Members of the House Committee on Transportation and Infrastructure pressed an FAA official on what it would take for the agency to modernize faster, including its plans to update a system that caused a nationwide ground stop last month.
Members of the House Committee on Transportation & Infrastructure cited last month's nationwide ground-stop due to an outage as a critical example of the Federal Aviation Administration's need to modernize faster in a Tuesday hearing about the agency's future.
Lawmakers repeatedly noted that the past decade has been the safest in aviation history, according to the International Civil Aviation Organization's 2022 safety report, but that a recent series of incidents — including the Jan. 11 outage of the Notice to Air Missions, or NOTAM system — have highlighted operational challenges at the agency.
Those challenges have included everything from certification and rules implementation delays to lengthy timelines for modernization efforts, and ahead of a reauthorization bill, lawmakers wanted answers on how to address each of them.
"According to the FAA, commercial aviation fatalities have decreased by 95% over the last 25 years. While this downward trend clearly demonstrates the great strides made in aviation safety and should be applauded, clearly more work needs to be done, said committee Ranking Member Rick Larson (D-Wash.), citing the NOTAM outage as an example.

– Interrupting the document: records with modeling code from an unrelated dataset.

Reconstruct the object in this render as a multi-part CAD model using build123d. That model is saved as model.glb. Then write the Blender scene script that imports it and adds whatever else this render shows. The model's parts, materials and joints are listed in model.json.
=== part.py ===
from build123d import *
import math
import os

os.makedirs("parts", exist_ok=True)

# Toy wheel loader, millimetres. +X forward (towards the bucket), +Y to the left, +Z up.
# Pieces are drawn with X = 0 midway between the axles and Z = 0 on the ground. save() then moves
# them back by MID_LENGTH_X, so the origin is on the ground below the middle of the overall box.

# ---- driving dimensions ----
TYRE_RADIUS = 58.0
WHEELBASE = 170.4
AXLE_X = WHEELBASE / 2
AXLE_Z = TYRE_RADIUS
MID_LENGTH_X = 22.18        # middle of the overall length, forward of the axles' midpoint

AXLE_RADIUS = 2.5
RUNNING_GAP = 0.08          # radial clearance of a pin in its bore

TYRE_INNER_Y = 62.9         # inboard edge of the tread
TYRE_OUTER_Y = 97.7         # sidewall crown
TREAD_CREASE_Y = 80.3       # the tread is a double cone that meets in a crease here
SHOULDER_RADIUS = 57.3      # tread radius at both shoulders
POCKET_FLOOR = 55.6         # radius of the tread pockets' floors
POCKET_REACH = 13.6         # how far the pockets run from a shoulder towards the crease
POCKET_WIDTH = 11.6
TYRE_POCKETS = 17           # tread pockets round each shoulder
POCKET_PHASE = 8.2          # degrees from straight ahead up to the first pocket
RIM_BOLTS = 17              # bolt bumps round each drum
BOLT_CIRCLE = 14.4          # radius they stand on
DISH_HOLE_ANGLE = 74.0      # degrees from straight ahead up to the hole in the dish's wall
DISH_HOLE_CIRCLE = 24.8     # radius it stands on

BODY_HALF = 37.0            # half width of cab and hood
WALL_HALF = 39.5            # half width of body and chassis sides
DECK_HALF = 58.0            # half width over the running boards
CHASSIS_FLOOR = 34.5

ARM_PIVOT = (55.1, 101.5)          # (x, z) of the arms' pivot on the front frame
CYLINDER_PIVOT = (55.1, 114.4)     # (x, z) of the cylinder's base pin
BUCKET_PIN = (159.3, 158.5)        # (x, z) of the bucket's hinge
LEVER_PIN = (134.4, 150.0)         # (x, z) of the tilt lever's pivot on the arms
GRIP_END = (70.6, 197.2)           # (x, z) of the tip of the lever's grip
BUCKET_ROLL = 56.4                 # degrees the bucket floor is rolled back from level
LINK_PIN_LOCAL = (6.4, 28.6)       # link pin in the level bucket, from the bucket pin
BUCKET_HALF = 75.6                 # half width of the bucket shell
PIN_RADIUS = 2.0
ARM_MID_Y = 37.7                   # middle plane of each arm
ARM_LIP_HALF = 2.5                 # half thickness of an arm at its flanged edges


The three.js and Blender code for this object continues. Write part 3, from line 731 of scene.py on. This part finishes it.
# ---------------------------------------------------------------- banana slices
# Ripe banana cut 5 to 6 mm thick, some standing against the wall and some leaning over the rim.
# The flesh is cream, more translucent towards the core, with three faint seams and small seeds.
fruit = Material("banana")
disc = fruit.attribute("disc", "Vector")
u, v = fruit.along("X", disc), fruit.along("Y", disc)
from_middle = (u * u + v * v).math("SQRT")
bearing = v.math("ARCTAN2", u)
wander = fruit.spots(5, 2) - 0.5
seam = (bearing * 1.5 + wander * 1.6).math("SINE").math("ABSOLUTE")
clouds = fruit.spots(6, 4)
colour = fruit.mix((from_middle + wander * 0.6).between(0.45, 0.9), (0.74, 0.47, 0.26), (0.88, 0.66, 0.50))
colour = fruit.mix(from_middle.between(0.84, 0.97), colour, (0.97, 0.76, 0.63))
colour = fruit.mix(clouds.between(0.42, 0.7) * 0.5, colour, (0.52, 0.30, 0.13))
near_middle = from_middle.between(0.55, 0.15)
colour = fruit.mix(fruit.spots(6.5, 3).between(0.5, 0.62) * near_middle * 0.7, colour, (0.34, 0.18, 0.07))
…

FAA officials ultimately attributed the NOTAM outage to contractor personnel unintentionally deleting files while servicing the system, ruling out the potential of a cyberattack.

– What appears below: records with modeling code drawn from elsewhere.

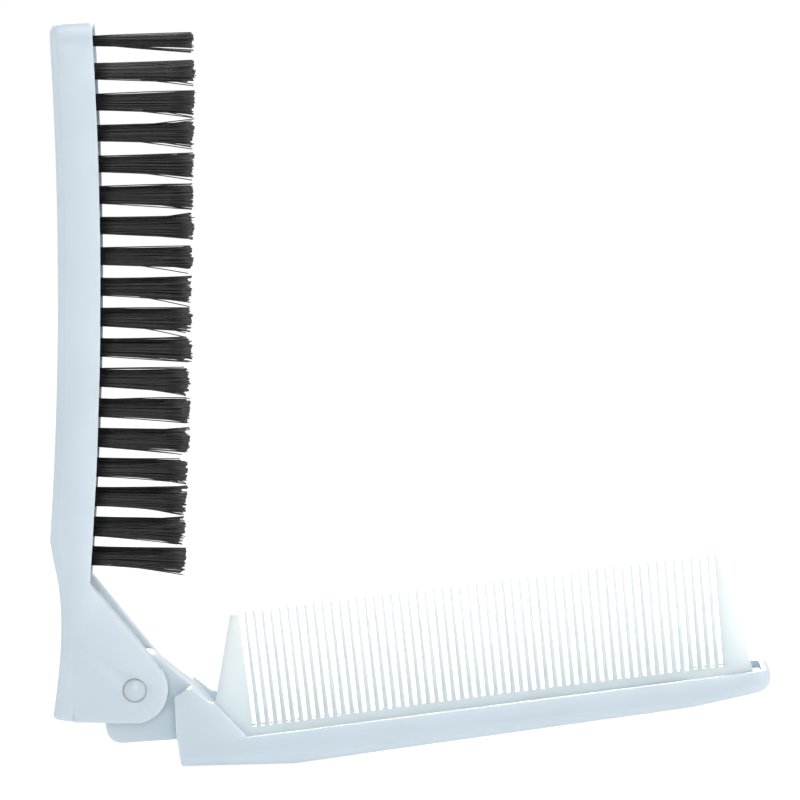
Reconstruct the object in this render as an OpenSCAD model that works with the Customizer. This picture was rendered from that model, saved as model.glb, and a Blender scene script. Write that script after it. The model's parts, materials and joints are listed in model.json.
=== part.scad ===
// Folding pocket brush and comb, with a mirror let into the back of the comb arm.
//
// Two moulded arms turn on one hinge pin. The comb arm is an open tray that
// stands on its flat heel; its tongue turns between the two ears of the brush
// arm. Folded, the comb teeth go into the slot of the tuft plate, and the
// bristle tips reach the tray's rim.
//
// Millimetres, +Z up. The origin is the centre of the heel's flat face, X runs
// along the comb arm, and the hinge axis is parallel to Y.

/* [Both arms] */
// Width of both arms, and the length of the hinge
arm_w = 22; // [20:0.5:26]
// Thickness of the side walls of both arms
wall = 1.5; // [1.2:0.1:1.8]
// Radius of the rounded corners at the far end of each arm, seen from above
end_r = 4.5; // [3:0.5:6]
// Radius of the long outer edges of each arm
edge_r = 1.8; // [1:0.1:2.2]
// Lean of the brush arm from upright, as it stands
rest_lean = 1.8; // [-5:0.1:10]

/* [Hinge] */
// Height of the hinge axis above the surface that the heel stands on
pin_h = 14; // [13:0.1:16]
// Diameter of the hinge pin
pin_d = 3; // [2.4:0.1:3.4]
// Diameter of the pin's domed heads
head_d = 4.3; // [4:0.1:5]
// Height of the pin's domed heads
head_h = 0.6; // [0.4:0.1:1]
// Radius of the round end of the brush arm's ears
ear_r = 5.9; // [5.2:0.1:6.2]
// Width of the comb arm's tongue
tongue_w = 10.2; // [8:0.2:12]
// Play between the tongue and each ear
side_play = 0.2; // [0.1:0.05:0.4]
// Radial play of the pin in the tongue
turn_play = 0.06; // [0.02:0.01:0.1]
// Radial play of the pin in the ears
grip_play = 0.01; // [0.01:0.01:0.03]

/* [Brush arm] */
// Length from the hinge axis to the far end
brush_len = 119.4; // [118:0.2:124]
// Thickness of the head, from rim to back
head_t = 7.6; // [7.2:0.1:8.4]
// Thickness of the head's back wall
back_t = 1.9; // [1.4:0.1:2.2]
// Radius of the head's long arch, along the rim
arch_r = 720; // [600:10:1200]
// Place of the arch's crown, along the arm from the hinge axis
crown_u = 68.5; // [60:0.5:76]
// Distance of the crown's rim behind the hinge axis
crown_v = 6.4; // [6:0.1:7]
// Place where the head ends and the neck begins
neck_u = 25; // [24:0.1:26]
// Angle of the slanted edge of the ears, off the arm's own length
slant = 39.8; // [36:0.2:42]
// Distance of the channel's floor behind the hinge axis
channel_v = 10.9; // [10.8:0.1:11.3]
// Length of the moulding mark at each ear's lower edge
mark_l = 1.6; // [1:0.1:2]
// Width and depth of that mark
mark_t = 0.25; // [0.15:0.05:0.4]
// Width of the cross ribs under the tuft plate
rib_t = 1.2; // [0.8:0.1:1.6]

/* [Tufts] */
// Depth of the tuft plate's face below the rim
plate_sink = 1.2; // [0.8:0.1:1.5]
// Thickness of the tuft plate
plate_t = 3.2; // [2.8:0.1:3.4]
// Width of the slot that takes the comb teeth
slot_w = 3.2; // [2.6:0.1:3.6]
// Number of tufts in a row
tufts = 17; // [9:1:17]
// Place of the first tuft, along the arm from the hinge axis
tuft_u = 23.1; // [22.9:0.1:25]
// Place of the last tuft, short of the arm's end
last_tuft_in = 9.3; // [9:0.1:12]
// How much nearer to the hinge the middle tufts are than evenly spaced ones
middle_shift = 0.55; // [0:0.05:1]
// Place of the single tuft beyond the slot, short of the arm's end
tip_tuft_in = 3.9; // [3.5:0.1:4.3]
// Share of the arch's lean that the tufts follow
tuft_follows = 0.3; // [0:0.1:1]
// Distance of the inner rows from the middle
row_in = 3.6; // [3.4:0.1:3.8]
// Distance of the outer rows from the middle
row_out = 7.6; // [7.3:0.1:7.7]
// Diameter of a tuft's hole
tuft_d = 2.2; // [2:0.1:2.3]
// Depth of a tuft's hole below its strip
hole_depth = 1.7; // [1.3:0.1:1.8]
// Width of the strip of plate that each row stands on
strip_w = 2.6; // [2.4:0.1:3]
// Thickness of that strip
strip_t = 0.8; // [0.6:0.1:1]
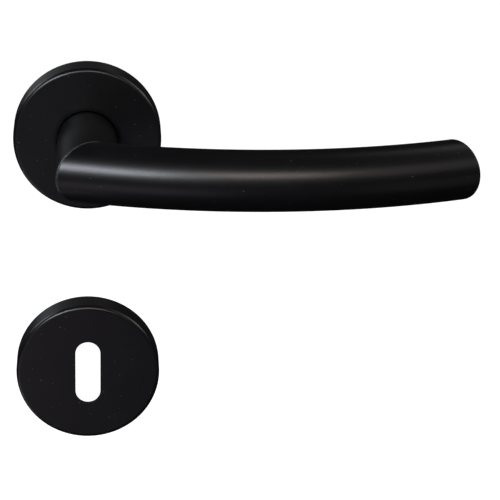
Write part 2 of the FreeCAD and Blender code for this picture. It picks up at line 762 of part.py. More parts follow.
def make_snap_rings():
    rose_ring = snap_ring("rose_snap_ring")
    escutcheon_ring = snap_ring("escutcheon_snap_ring")
    lowered(escutcheon_ring)
    return [rose_ring, escutcheon_ring]


# Fixings: countersunk, with a cross recess.

def countersunk(name, shank, x, z):
    """One screw along Y at this place. The shank is its head and neck radius and its outline."""
    head, neck, rest = shank
    body = new_body(name)
    cone_end = "-boss_front + %s - %s" % (head, neck)
    turned(body, [("-boss_front", "0"), ("-boss_front", head), (cone_end, neck)] + rest)
    recess = new_sketch(body, "recess", "XZ_Plane", "boss_front")
    reach, half = "recess_reach", "recess_half"
    corners = []
    for angle in ("0", "90", "180", "270"):
        corners += [polar(reach, angle, "-" + half), polar(reach, angle, half), polar(half, angle, half)]
    polygon(recess, corners)
    pocket(body, recess, "recess_depth")
    bind(body, Placement__Base__x=x, Placement__Base__z=z)
    return body


def fixing_group(label, shank, spots, drop="0"):
    pieces = [
        countersunk("%s_%d" % (label, i), shank, x, "%s - %s" % (z, drop))
        for i, (x, z) in enumerate(spots, start=1)
    ]
    group = doc.addObject("Part::Compound", label)
    group.Label = label
    group.Links = pieces
    doc.recompute()
    return group


def make_fixings():
    bolt = ("bolt_head", "bolt_neck", [
        ("shank_end", "bolt_neck"), ("shank_end", "bolt_radius"),
        ("bolt_back - thread_chamfer", "bolt_radius"), ("bolt_back", "bolt_radius - thread_chamfer"),
        ("bolt_back", "0"),
    ])
    screw = ("screw_head", "screw_neck", [
        ("shank_end", "screw_neck"), ("shank_end", "screw_radius"),
        ("screw_back - screw_taper", "screw_radius"), ("screw_back", "screw_tip"), ("screw_back", "0"),
    ])
    level = [("fixing_radius", "0"), ("-fixing_radius", "0")]
    diagonal = [polar("fixing_radius", "135"), polar("fixing_radius", "315")]
    return [
        fixing_group("rose_bolts", bolt, level),
        fixing_group("rose_wood_screws", screw, diagonal),
        fixing_group("escutcheon_screws", screw, level, "plate_centres"),
    ]


def check_document():
    for item in doc.Objects:
        bad = [s for s in item.State if s in ("Invalid", "Error")]
        if bad:
            raise RuntimeError("%s is %s" % (item.Label, bad))


def write_nodes(nodes):
    os.makedirs("parts", exist_ok=True)
    for node in nodes:
        shape = node.Shape
        if shape.isNull() or not shape.isValid() or shape.Volume <= 0:
            raise RuntimeError("%s has no sound solid" % node.Label)
        shape.exportStep("parts/%s.step" % node.Label)
        box = shape.BoundBox
        print("%-22s %2d solid(s) %9.1f mm3  x %.1f %.1f  y %.1f %.1f  z %.1f %.1f" % (
            node.Label, len(shape.Solids), shape.Volume,
            box.XMin, box.XMax, box.YMin, box.YMax, box.ZMin, box.ZMax))


all_nodes = make_covers()
all_nodes += [make_neck(), make_grip(), make_end_cap()]
all_nodes += [make_hub(), make_grub_screw(), make_spindle()]
all_nodes += [make_bush(), make_washer(), make_circlip()]
all_nodes += [make_driver(), make_spring()]
all_nodes += [make_rose_carrier(), make_escutcheon_carrier()]
all_nodes += make_snap_rings() + make_fixings()
doc.recompute()
check_document()
write_nodes(all_nodes)
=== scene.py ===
import json
import math

import bmesh
import bpy
from mathutils import Matrix, Vector

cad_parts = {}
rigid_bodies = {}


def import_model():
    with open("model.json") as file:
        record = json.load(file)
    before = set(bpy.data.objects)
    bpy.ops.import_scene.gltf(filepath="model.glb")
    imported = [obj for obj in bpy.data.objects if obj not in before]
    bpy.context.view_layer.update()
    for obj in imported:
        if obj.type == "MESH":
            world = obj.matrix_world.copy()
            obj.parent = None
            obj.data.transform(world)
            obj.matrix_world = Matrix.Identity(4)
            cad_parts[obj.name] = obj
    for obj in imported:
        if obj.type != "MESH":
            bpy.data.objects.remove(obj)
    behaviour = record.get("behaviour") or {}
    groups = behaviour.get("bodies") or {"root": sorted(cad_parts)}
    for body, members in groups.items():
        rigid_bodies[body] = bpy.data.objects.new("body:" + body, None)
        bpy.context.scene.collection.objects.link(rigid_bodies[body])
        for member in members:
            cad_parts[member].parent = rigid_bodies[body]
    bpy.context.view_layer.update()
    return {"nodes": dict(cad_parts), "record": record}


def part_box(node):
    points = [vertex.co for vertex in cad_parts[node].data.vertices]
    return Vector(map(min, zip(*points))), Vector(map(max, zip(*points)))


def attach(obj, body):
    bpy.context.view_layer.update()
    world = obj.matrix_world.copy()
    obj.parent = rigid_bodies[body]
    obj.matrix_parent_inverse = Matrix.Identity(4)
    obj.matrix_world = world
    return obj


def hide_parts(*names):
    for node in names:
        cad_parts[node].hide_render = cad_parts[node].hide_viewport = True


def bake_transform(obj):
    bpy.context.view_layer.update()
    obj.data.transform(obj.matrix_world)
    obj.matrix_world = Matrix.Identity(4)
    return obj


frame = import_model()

# Lever handle set in satin black, seen from the room side. Metres, in the row's frame.

nodes = frame["nodes"]
MOUNTS = {mount["name"]: mount for mount in frame["record"]["mounts"]}
SLOTS = {part["node"]: part["material_slot"] for part in frame["record"]["subparts"]}
MM = 0.001
TAU = 2 * math.pi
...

But stakeholders from across the aviation enterprise also cited the system, which is in the midst of its own modernization effort, as an example of how the agency needs to move faster on its plans to digitize and streamline data sharing in air travel with emerging technology tools.

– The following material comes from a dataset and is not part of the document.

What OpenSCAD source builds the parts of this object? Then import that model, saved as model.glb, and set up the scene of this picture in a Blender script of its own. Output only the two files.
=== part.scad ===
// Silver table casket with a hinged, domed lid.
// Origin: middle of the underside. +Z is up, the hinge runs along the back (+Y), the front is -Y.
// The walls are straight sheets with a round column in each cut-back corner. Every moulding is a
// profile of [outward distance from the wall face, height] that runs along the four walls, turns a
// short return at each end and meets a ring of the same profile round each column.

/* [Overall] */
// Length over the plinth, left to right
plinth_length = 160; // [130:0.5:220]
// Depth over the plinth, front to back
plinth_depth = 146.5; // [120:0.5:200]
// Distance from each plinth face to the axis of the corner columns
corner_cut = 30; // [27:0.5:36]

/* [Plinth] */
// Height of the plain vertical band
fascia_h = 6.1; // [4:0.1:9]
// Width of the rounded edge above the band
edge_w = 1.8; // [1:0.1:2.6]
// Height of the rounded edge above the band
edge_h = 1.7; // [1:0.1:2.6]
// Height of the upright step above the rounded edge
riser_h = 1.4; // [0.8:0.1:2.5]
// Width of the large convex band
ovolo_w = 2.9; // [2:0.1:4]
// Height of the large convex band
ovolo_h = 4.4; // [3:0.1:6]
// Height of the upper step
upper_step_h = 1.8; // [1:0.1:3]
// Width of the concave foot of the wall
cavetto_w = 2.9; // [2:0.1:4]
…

"I think if we look at the NOTAM system as a pilot, several of us are doing that, it is an antiquated system overall," said Pete Bunce, General Aviation Manufacturers Association president and CEO, at the hearing. "One of the things we look at, artificial intelligence, and we look at a capability … commercial services can use AI to sift through the mountains of data that come in — because we are talking about NOTAMs from airports that come in from across the world that use old systems, like teletype systems, to be able to transmit runway closures and things like that."
Rep. Colin Allred (D-Texas) noted that the FAA told the committee that ongoing NOTAM modernization plans would be completed by 2030 and has currently budgeted $29.4 million for system updates this year. Allred asked acting FAA associate administrator for aviation safety Dave Boulter what else Congress could accelerate those plans.
"It's my understanding that there's a desire to go faster in the update to that system, and if that requires more funding, then they will come back to Congress and ask for that," Boulter said, deferring specific questions to the agency's air traffic organization, which oversees the NOTAM system.
It one of several times that Boulter had to deferred committee questions about FAA operations outside of his purview, ranging from airports banning the use of low-lead fuel to its coordination with the Cybersecurity and Infrastructure Agency on potential cyber threats.
But when asked what the committee and Congress can do to help speed the FAA's modernization, Boulter said that the reauthorization and funding at the president's budget request-level would present the FAA with an opportunity to build on its efforts.
"Anything that we can do to be more agile," he said. "The pace of technology, as we all know, has increased. But the pace of our processes has not. My number one goal in the aviation safety organization is to get that speed without ever degrading safety. We're really focused on how do we move faster, but, at the same time, [being] deliberative to the point of using our tools for risk analysis and, frankly, we'd like to continue to improve safety and speed up the clock a little bit."